Heading into the 63rd Academy Awards, Total Recall was touted as making history. Prior to voting, Back to the Future Part III, Dick Tracy, Ghost and Total Recall (all 1990) advanced to the second stage of voting, but only Total Recall received a requisite average and it was given a special achievement Oscar. Joining McGovern to collect the award were Eric Brevig (visual effects supervisor), Alex Funke (director of miniature photography), and Rob Bottin (character visual effects).
“They were great films, but ours was groundbreaking and bigger, and more and better looking than anybody had ever done before. So it got all the votes and got an announcement the next day that we’d already won. They called me up and told me I’m getting a Special Achievement Oscar. I was part of history.”

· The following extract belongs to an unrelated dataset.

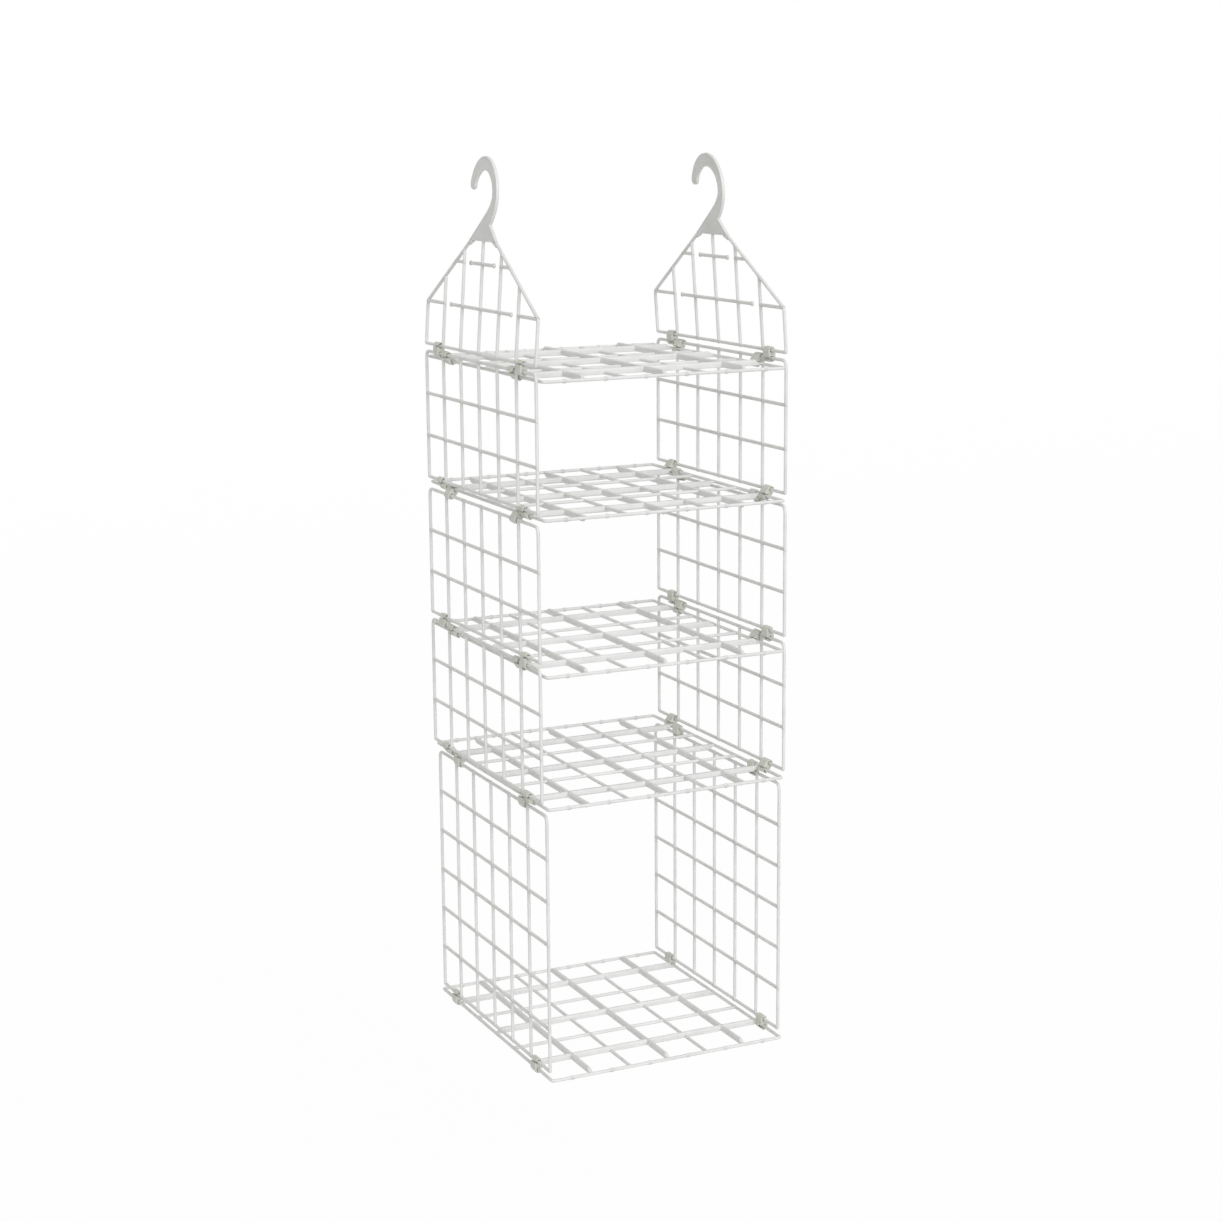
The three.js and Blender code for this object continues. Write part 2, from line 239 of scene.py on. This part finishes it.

Etched into history, Total Recall may have cost a pretty penny but the fruits of its visual-effects labor delivered an all-time classic, collecting more than $260 million worldwide back in 1990. After a nine-year break – almost a lifetime in Hollywood – McGovern returned to film six years ago when he was asked to assist on Sin City: A Dame To Kill For (2014), something that he admits didn’t take off but was “beautifully shot”.
This led to his current role as VFX Supervisor at Double Negative, based in Mumbai, where he has since worked on an abundance of features, including Mission Impossible – Rogue Nation (2015), Dunkirk (2017), Ant-Man and the Wasp (2018), and Shazam! Fury of the Gods (2023). McGovern has also penned a screenplay, using all his creativity in the bid to make an animated feature.
Even after more than 30 years, he’s still after the buzz that comes with seeing his name on the big screen.